**TASK REQUIREMENTS:**
What follows is a listing. Return every line of it exactly.

**STORED DATA:**
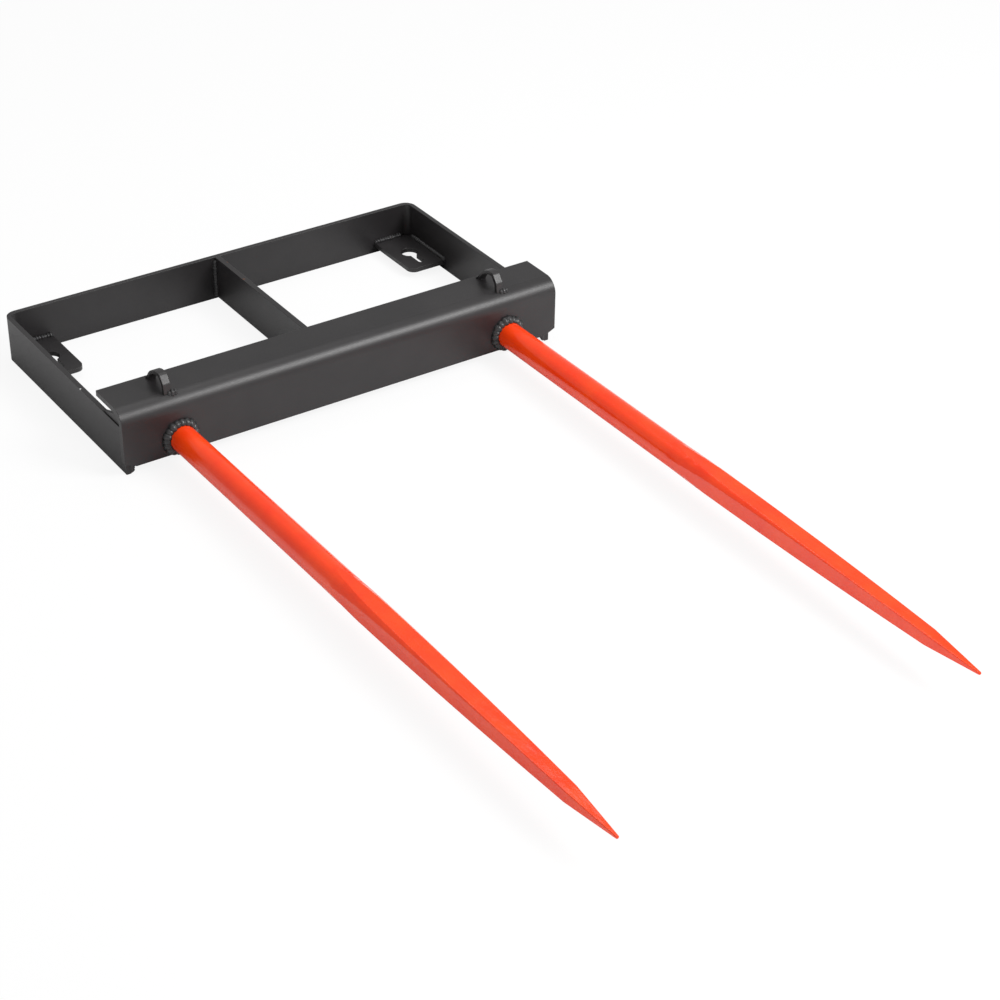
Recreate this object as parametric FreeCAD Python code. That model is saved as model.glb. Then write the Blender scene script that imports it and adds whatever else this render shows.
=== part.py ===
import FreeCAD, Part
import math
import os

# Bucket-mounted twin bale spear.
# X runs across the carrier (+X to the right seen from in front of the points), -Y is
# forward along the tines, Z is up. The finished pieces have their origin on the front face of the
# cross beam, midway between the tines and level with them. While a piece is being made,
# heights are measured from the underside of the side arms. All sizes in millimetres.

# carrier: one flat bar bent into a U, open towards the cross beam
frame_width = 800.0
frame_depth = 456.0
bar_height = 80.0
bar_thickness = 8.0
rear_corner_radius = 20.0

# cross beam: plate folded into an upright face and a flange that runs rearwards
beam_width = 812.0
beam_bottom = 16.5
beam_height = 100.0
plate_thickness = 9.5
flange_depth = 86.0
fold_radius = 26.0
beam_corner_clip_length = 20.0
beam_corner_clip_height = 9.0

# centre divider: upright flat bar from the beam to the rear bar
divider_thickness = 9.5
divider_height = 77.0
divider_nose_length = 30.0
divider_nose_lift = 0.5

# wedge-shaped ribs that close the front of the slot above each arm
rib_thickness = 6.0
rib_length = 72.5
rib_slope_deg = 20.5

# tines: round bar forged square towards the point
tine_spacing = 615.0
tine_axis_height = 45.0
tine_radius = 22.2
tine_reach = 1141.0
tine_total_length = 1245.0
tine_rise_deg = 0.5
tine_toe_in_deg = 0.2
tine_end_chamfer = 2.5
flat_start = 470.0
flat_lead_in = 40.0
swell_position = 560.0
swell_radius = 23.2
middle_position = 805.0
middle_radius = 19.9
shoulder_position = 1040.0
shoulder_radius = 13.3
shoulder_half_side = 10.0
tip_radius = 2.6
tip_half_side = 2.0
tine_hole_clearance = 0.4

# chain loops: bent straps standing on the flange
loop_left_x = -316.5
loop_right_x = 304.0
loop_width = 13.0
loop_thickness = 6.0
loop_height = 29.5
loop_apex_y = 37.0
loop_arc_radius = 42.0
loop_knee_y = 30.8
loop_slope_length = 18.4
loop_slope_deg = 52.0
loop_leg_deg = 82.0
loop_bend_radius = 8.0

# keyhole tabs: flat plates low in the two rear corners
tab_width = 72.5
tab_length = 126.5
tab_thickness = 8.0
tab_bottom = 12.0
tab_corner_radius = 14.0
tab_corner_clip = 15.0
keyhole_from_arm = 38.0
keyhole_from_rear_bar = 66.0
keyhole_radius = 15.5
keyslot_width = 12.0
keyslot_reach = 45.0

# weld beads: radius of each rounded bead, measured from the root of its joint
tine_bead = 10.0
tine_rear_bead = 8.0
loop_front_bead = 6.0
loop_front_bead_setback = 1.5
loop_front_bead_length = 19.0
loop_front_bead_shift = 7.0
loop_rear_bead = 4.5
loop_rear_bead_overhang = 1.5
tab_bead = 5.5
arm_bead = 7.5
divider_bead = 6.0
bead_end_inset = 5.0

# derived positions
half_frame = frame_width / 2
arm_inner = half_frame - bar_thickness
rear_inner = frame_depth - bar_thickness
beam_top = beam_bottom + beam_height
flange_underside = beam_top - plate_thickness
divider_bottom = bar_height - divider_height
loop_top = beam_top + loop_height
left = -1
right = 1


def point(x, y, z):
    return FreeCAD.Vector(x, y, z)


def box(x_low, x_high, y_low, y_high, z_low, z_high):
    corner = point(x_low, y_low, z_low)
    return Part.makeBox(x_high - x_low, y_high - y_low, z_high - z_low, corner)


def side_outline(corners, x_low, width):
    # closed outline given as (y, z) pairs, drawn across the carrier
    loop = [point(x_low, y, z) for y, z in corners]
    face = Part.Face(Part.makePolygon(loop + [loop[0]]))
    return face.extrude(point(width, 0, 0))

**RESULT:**
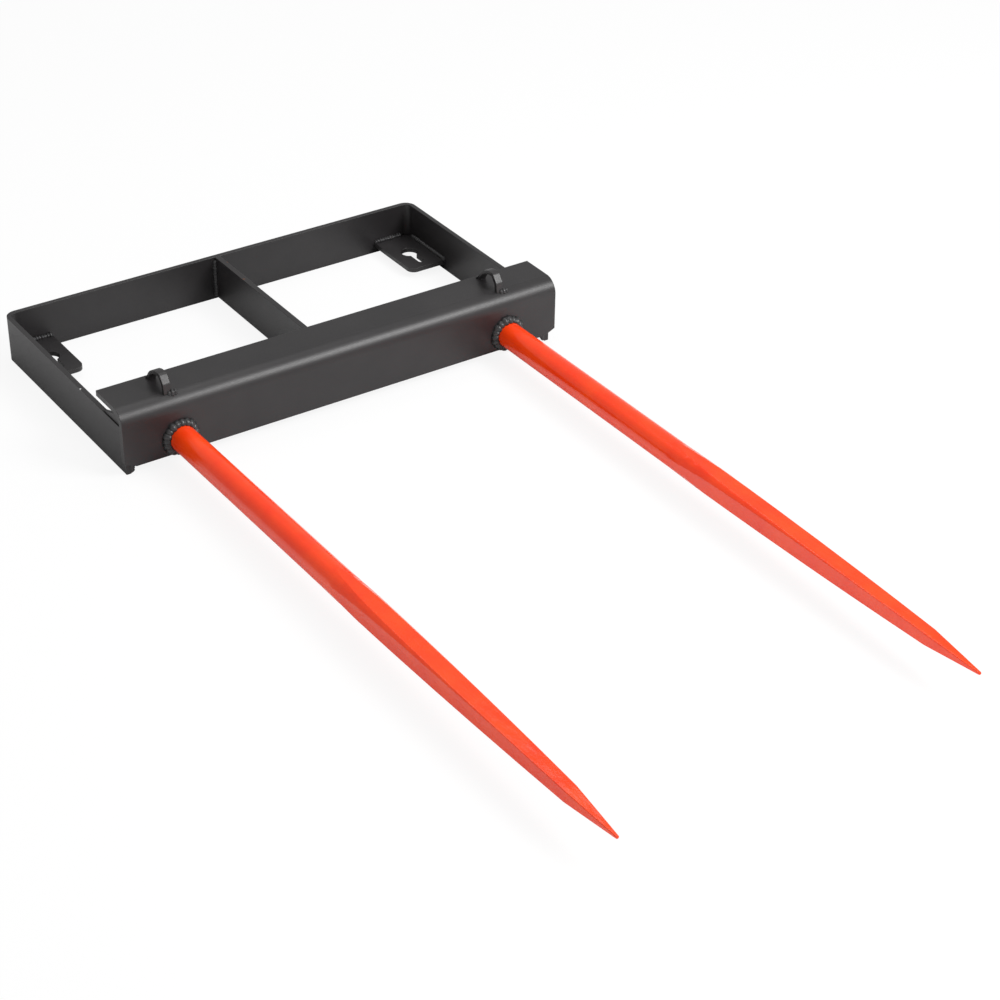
Recreate this object as parametric FreeCAD Python code. That model is saved as model.glb. Then write the Blender scene script that imports it and adds whatever else this render shows.
=== part.py ===
import FreeCAD, Part
import math
import os

# Bucket-mounted twin bale spear.
# X runs across the carrier (+X to the right seen from in front of the points), -Y is
# forward along the tines, Z is up. The finished pieces have their origin on the front face of the
# cross beam, midway between the tines and level with them. While a piece is being made,
# heights are measured from the underside of the side arms. All sizes in millimetres.

# carrier: one flat bar bent into a U, open towards the cross beam
frame_width = 800.0
frame_depth = 456.0
bar_height = 80.0
bar_thickness = 8.0
rear_corner_radius = 20.0

# cross beam: plate folded into an upright face and a flange that runs rearwards
beam_width = 812.0
beam_bottom = 16.5
beam_height = 100.0
plate_thickness = 9.5
flange_depth = 86.0
fold_radius = 26.0
beam_corner_clip_length = 20.0
beam_corner_clip_height = 9.0

# centre divider: upright flat bar from the beam to the rear bar
divider_thickness = 9.5
divider_height = 77.0
divider_nose_length = 30.0
divider_nose_lift = 0.5

# wedge-shaped ribs that close the front of the slot above each arm
rib_thickness = 6.0
rib_length = 72.5
rib_slope_deg = 20.5

# tines: round bar forged square towards the point
tine_spacing = 615.0
tine_axis_height = 45.0
tine_radius = 22.2
tine_reach = 1141.0
tine_total_length = 1245.0
tine_rise_deg = 0.5
tine_toe_in_deg = 0.2
tine_end_chamfer = 2.5
flat_start = 470.0
flat_lead_in = 40.0
swell_position = 560.0
swell_radius = 23.2
middle_position = 805.0
middle_radius = 19.9
shoulder_position = 1040.0
shoulder_radius = 13.3
shoulder_half_side = 10.0
tip_radius = 2.6
tip_half_side = 2.0
tine_hole_clearance = 0.4

# chain loops: bent straps standing on the flange
loop_left_x = -316.5
loop_right_x = 304.0
loop_width = 13.0
loop_thickness = 6.0
loop_height = 29.5
loop_apex_y = 37.0
loop_arc_radius = 42.0
loop_knee_y = 30.8
loop_slope_length = 18.4
loop_slope_deg = 52.0
loop_leg_deg = 82.0
loop_bend_radius = 8.0

# keyhole tabs: flat plates low in the two rear corners
tab_width = 72.5
tab_length = 126.5
tab_thickness = 8.0
tab_bottom = 12.0
tab_corner_radius = 14.0
tab_corner_clip = 15.0
keyhole_from_arm = 38.0
keyhole_from_rear_bar = 66.0
keyhole_radius = 15.5
keyslot_width = 12.0
keyslot_reach = 45.0

# weld beads: radius of each rounded bead, measured from the root of its joint
tine_bead = 10.0
tine_rear_bead = 8.0
loop_front_bead = 6.0
loop_front_bead_setback = 1.5
loop_front_bead_length = 19.0
loop_front_bead_shift = 7.0
loop_rear_bead = 4.5
loop_rear_bead_overhang = 1.5
tab_bead = 5.5
arm_bead = 7.5
divider_bead = 6.0
bead_end_inset = 5.0

# derived positions
half_frame = frame_width / 2
arm_inner = half_frame - bar_thickness
rear_inner = frame_depth - bar_thickness
beam_top = beam_bottom + beam_height
flange_underside = beam_top - plate_thickness
divider_bottom = bar_height - divider_height
loop_top = beam_top + loop_height
left = -1
right = 1


def point(x, y, z):
    return FreeCAD.Vector(x, y, z)


def box(x_low, x_high, y_low, y_high, z_low, z_high):
    corner = point(x_low, y_low, z_low)
    return Part.makeBox(x_high - x_low, y_high - y_low, z_high - z_low, corner)


def side_outline(corners, x_low, width):
    # closed outline given as (y, z) pairs, drawn across the carrier
    loop = [point(x_low, y, z) for y, z in corners]
    face = Part.Face(Part.makePolygon(loop + [loop[0]]))
    return face.extrude(point(width, 0, 0))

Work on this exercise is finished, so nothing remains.